Judgment was rendered dissolving the temporary injunction, and that plaintiffs take nothing by their suit. Upon appeal the judgment was affirmed. 219 S. W. 287.
“Notwithstanding the fact that the language of the statute would ordinarily be deemed mandatory, it has been ruled that the failure to pay the jury fee upon the first day of the term does not deprive a party of the right of trial by jury,.unless it should operate to the prejudice of his adversary. Allen v. Plummer, 71 Texas, 546, 9 S. W. 672, and eases there cited. It is not held that a party is not at fault who has failed to make his demand on the day prescribed by the statute, but that, in view of the-importance of the right to a jury trial, the privilege will not be denied him, although he has been dilatory, in case the opposite party is not deprived of any right.”
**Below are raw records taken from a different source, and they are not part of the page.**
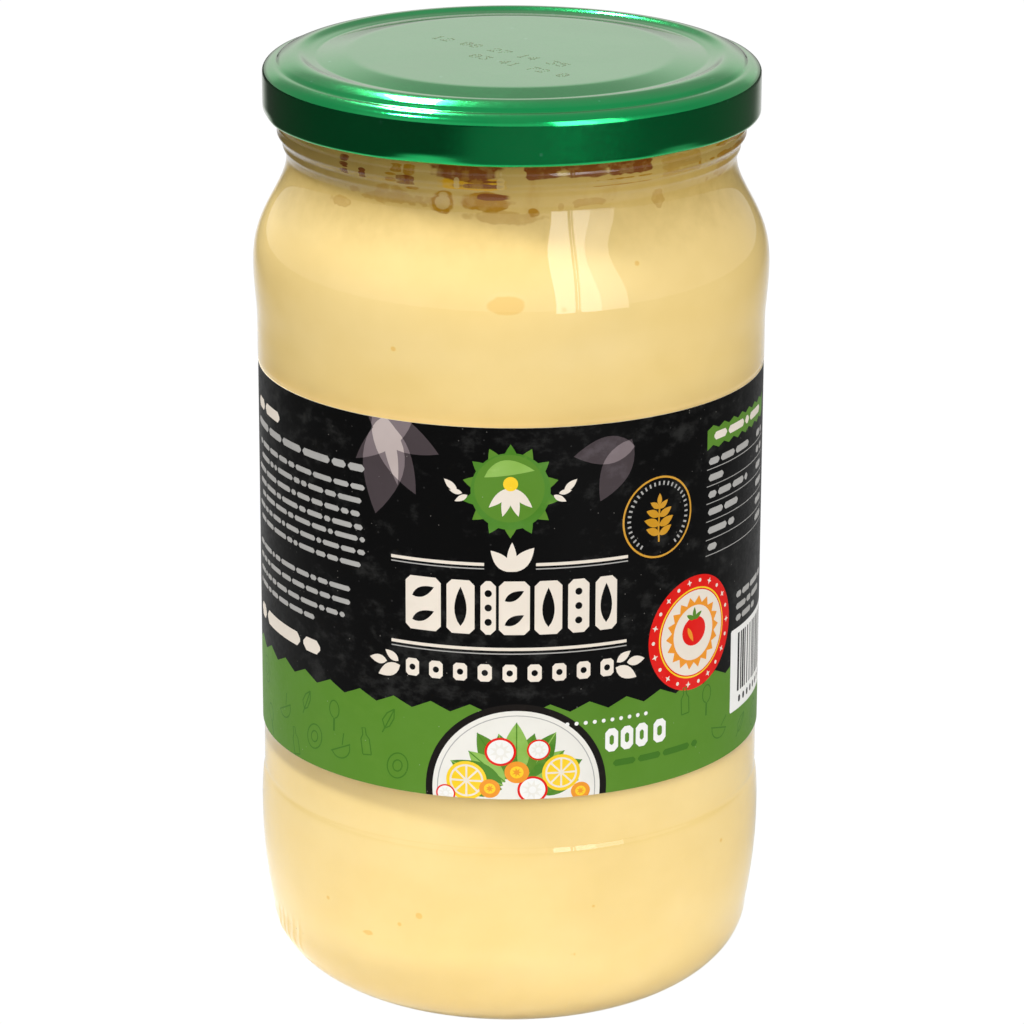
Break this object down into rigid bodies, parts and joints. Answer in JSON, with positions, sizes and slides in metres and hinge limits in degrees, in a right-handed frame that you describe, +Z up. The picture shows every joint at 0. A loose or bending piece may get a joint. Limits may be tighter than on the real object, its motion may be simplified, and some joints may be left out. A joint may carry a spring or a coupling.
{
  "type": "mayonnaise jar",
  "caption": "Full glass jar of mayonnaise with a waisted neck, rounded bumper bands, a dark wraparound paper label and a shut green metal twist-off lid.",
  "frame": {"origin": "centre of the jar's base, on the surface that it stands on", "axes": "+Z up along the jar's axis, -Y towards the front of the label, +X to the right of the label"},
  "size_m": [0.0894, 0.0894, 0.1672],
  "materials": {
    "clear_glass": "clear, smooth, fire-polished",
    "mayonnaise": "pale yellow cream, soft sheen",
    "label_paper": "black printed paper, satin",
    "lid_lacquer": "glossy green lacquer on tinplate"
  },
  "bodies": {
    "root": {"glass_jar": "clear_glass", "mayonnaise": "mayonnaise", "label": "label_paper", "lid": "lid_lacquer"}
  },
  "joints": []
}
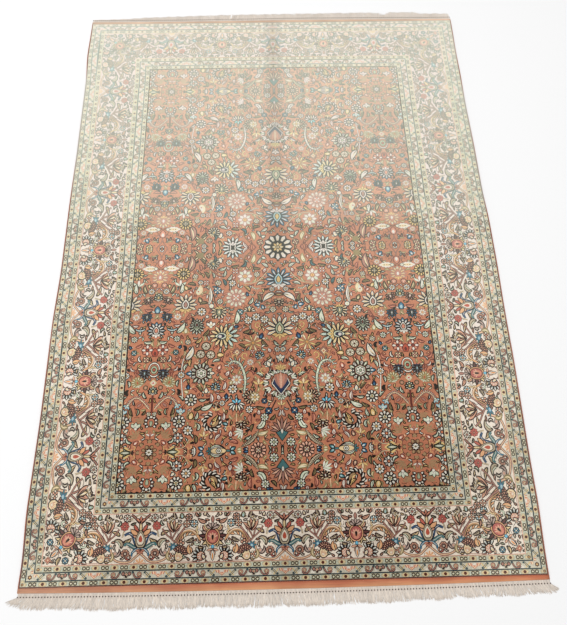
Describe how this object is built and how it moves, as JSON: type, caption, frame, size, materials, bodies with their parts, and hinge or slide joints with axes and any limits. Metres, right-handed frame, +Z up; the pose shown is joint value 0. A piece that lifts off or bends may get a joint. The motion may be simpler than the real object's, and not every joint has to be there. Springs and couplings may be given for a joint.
{
  "type": "hand-knotted silk rug",
  "caption": "Flat oblong pile rug with uneven sides, corded selvedges, a flat woven band at each end and a knotted fringe.",
  "frame": {"origin": "on the floor, under the middle of the whole rug with its fringes", "axes": "+Y along the rug to its far end, +X across it to the right, +Z up from the floor"},
  "size_m": [1.2826, 1.9178, 0.0067],
  "materials": {
    "silk_pile": "cut silk pile with a soft sheen, terracotta field and ivory border",
    "selvedge_cord": "matt overcast yarn",
    "kilim_band": "flat terracotta tapestry weave",
    "fringe_yarn": "undyed cream warp yarn, knotted"
  },
  "bodies": {
    "root": {"rug_pile": "silk_pile", "selvedge_left": "selvedge_cord", "selvedge_right": "selvedge_cord", "kilim_near": "kilim_band", "kilim_far": "kilim_band", "fringe_near": "fringe_yarn", "fringe_far": "fringe_yarn"}
  },
  "joints": []
}
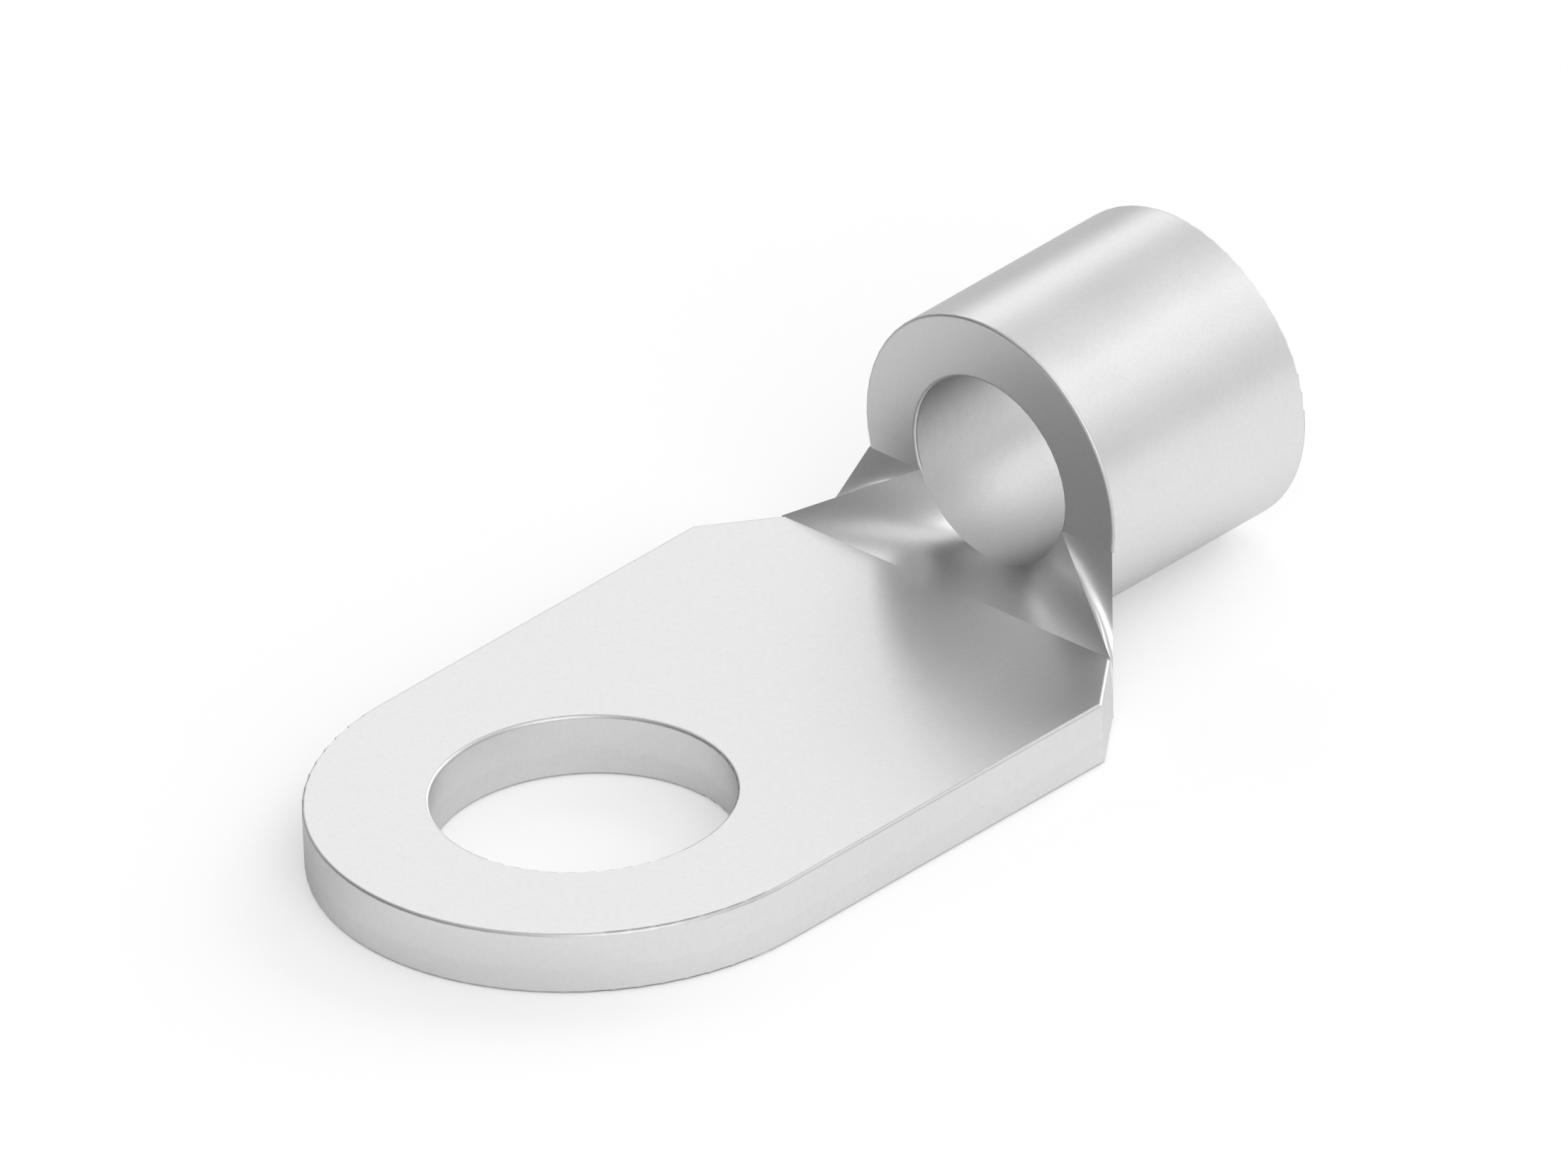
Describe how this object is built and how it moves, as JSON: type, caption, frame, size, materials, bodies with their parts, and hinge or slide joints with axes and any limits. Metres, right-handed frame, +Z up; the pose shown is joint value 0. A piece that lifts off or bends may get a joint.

It appears from the record that the jury was discharged by the court on January 21st; that the time assigned to the jury docket extended to January 31, 1919, and that the last two weeks of the term, beginning February 2, were -assigned to the non-jury docket. At the time the demand for the jury was made a jury was in attendance, and was available for the three consecutive weeks of the term set aside for jury trials, the last week of which was not needed for jury trials, and the jury was discharged on January 21st, as stated. There was after the demand for a jury on January 7th ample time and opportunity for a trial at that term of court without injury to defendants. Plaintiffs brought themselves within the rule announced in the case of Petri v. Bank, supra, entitling them to a jury when they made the demand therefor, on January 7th, which demand was refused, and it was not incumbent upon them thereafter to make a request of the court to set the case for trial on the jury docket or to give notice to defendants of their action.
We recommend, therefore, that the judgments of the district court and of the Court of Civil Appeals be reversed, and the cause remanded for a new trial.
We approve the holding of the Commission of Appeals on the question discussed in its opinion.